● **Collected material**
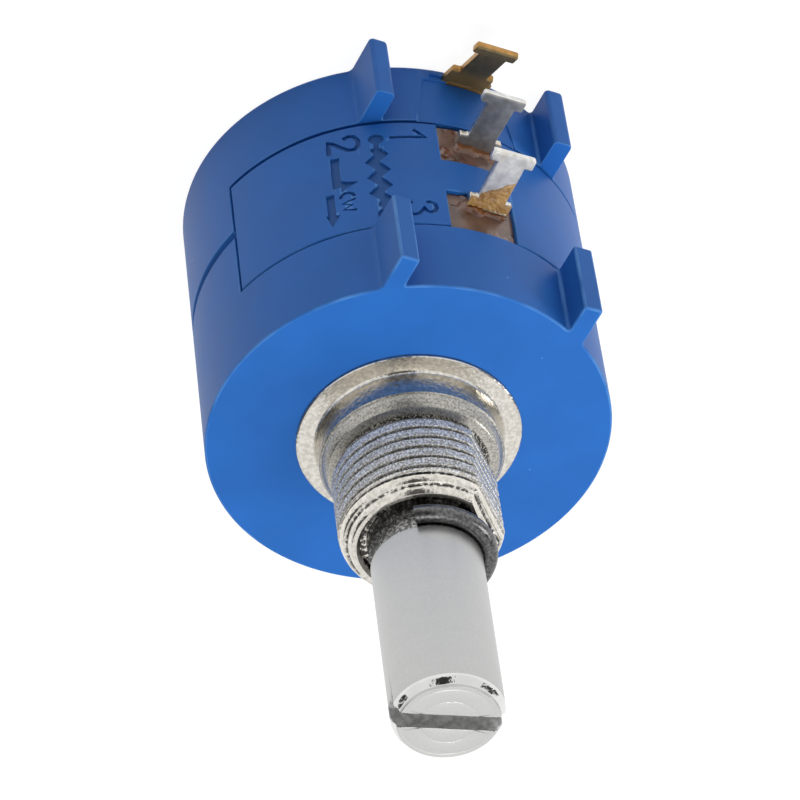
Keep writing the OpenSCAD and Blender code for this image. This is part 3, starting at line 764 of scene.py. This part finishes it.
for number, flat_finish, edge_finish, slot, film in (
    (1, dull_tin, tin_edge_highlight, "tinned_lug", None),
    (2, old_brass, brass_edge_highlight, "bare_lug", (brown_flux, 0.12, 0.03)),
    (3, bright_tin, tin_edge_highlight, "tinned_lug", (golden_flux, 0.75, 0.085)),
):
    lug = from_node(f"terminal_{number}")
    if film:
        flux_film(f"flux_{number}", lug, *film)
    flats = [face for face in lug.faces if abs(face.normal.z) > 0.5]
    sheet = max(flats, key=lambda f: f.calc_area()).normal.copy()
    bevel_sharp(lug, 0.11, 3, lambda p: p.x > body_r - 0.5, 20)
    # edge faces take the paler edge finish, a painted highlight
    for face in lug.faces:
        face.material_index = 0 if abs(face.normal.dot(sheet)) > 0.6 else 1
    new_piece(f"lug_{number}", lug, [flat_finish, edge_finish], "housing", [f"terminal_{number}"],
              40)

# ---------------------------------------------------------------------------
# Bushing. Turned brass with a bright nickel plate: a thin flange, a seat, a
# relief and a coarse-edged M9 thread that runs on over the milled flat.
# ---------------------------------------------------------------------------
thread_r = 4.5
thread_step = 0.735
thread_turns = 6.1
thread_start = 2.655
turn_steps = 72
seat_r = 5.1
flange_r = 6.15
nose_z = 8.2
flat_turn = math.radians(-45)
flat_x = 3.96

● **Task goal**
Reproduce the material above, every line of it, exactly.

● **Reply**
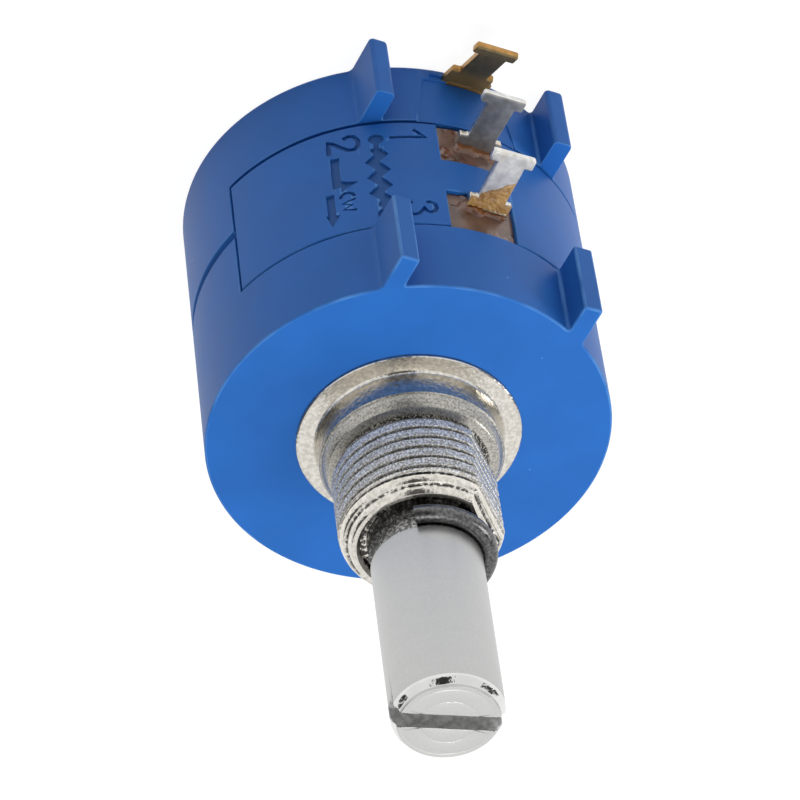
Keep writing the OpenSCAD and Blender code for this image. This is part 3, starting at line 764 of scene.py. This part finishes it.
for number, flat_finish, edge_finish, slot, film in (
    (1, dull_tin, tin_edge_highlight, "tinned_lug", None),
    (2, old_brass, brass_edge_highlight, "bare_lug", (brown_flux, 0.12, 0.03)),
    (3, bright_tin, tin_edge_highlight, "tinned_lug", (golden_flux, 0.75, 0.085)),
):
    lug = from_node(f"terminal_{number}")
    if film:
        flux_film(f"flux_{number}", lug, *film)
    flats = [face for face in lug.faces if abs(face.normal.z) > 0.5]
    sheet = max(flats, key=lambda f: f.calc_area()).normal.copy()
    bevel_sharp(lug, 0.11, 3, lambda p: p.x > body_r - 0.5, 20)
    # edge faces take the paler edge finish, a painted highlight
    for face in lug.faces:
        face.material_index = 0 if abs(face.normal.dot(sheet)) > 0.6 else 1
    new_piece(f"lug_{number}", lug, [flat_finish, edge_finish], "housing", [f"terminal_{number}"],
              40)

# ---------------------------------------------------------------------------
# Bushing. Turned brass with a bright nickel plate: a thin flange, a seat, a
# relief and a coarse-edged M9 thread that runs on over the milled flat.
# ---------------------------------------------------------------------------
thread_r = 4.5
thread_step = 0.735
thread_turns = 6.1
thread_start = 2.655
turn_steps = 72
seat_r = 5.1
flange_r = 6.15
nose_z = 8.2
flat_turn = math.radians(-45)
flat_x = 3.96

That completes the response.